You CAN teach an old dog new tricks!

This past weekend I started playing Beyond Good and Evil on the PC. The developers did something I’ve never seen before which was to allow inverted mouse movement that forced one to have the X-axis inverted with the Y-axis. WTF?

I tried to use both ways and neither made much sense to me. I’m used to flight sims and treating the mouse like I would a joystick for camera/POV movement.

Then I looked it up on the BGaE forums and found that other people were having the same problem as me. I found someone’s blog post (snarfed.org) about it which referred to his journey for a way to invert only the Y-axis through a third-party solution. His write-up led me to email a guy named Moritz who wrote a custom mouse driver which would let a user toggle Y-axis orientation. It worked okay… sometimes didn’t seem to work… anyway, when I started playing the game again, the menus and such (especially the code entering screen for locked terminals and doors) were too hard to navigate.

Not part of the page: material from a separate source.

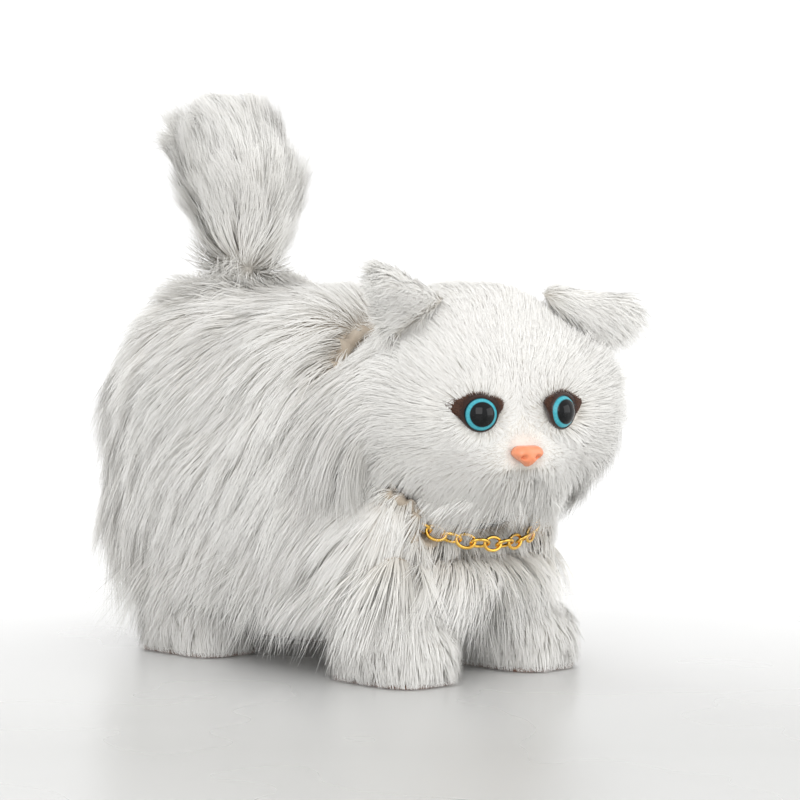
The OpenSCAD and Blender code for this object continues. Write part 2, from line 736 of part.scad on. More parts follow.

That night, I was thinking about it and visualizing why I am so used to the flight-sim method of input. I pictured my head and my right hand on the back of my skull pivoting my head up and down. But that analogy doesn’t hold true for right and left because if I move my hand right, my face should point left as a result… which isn’t how I was used to moving and isn’t how joysticks work for flight sims.

This made me frown. In other words, I introduced a cognative dissonant thing into my thinking… and when I went back into the game the next morning, I was able to think of using the mouse on a 2D plane instead of embodied in my head. My task was to point the center of the screen (or the mouse cursor) up or down, left or right. (Insert philosophical questions about whether 3D game interfaces should be embodied in a 3D environment or on a 2D screen here…)

And it worked! When I went into World of Warcraft later, I found that the inverted Y-axis that I set up in that game was no longer working for me. In three days I retrained myself through mental visualization how to use a mouse to navigate a 3D environment and unlearned what I had been using (A LOT) for the past 20 years! Wow.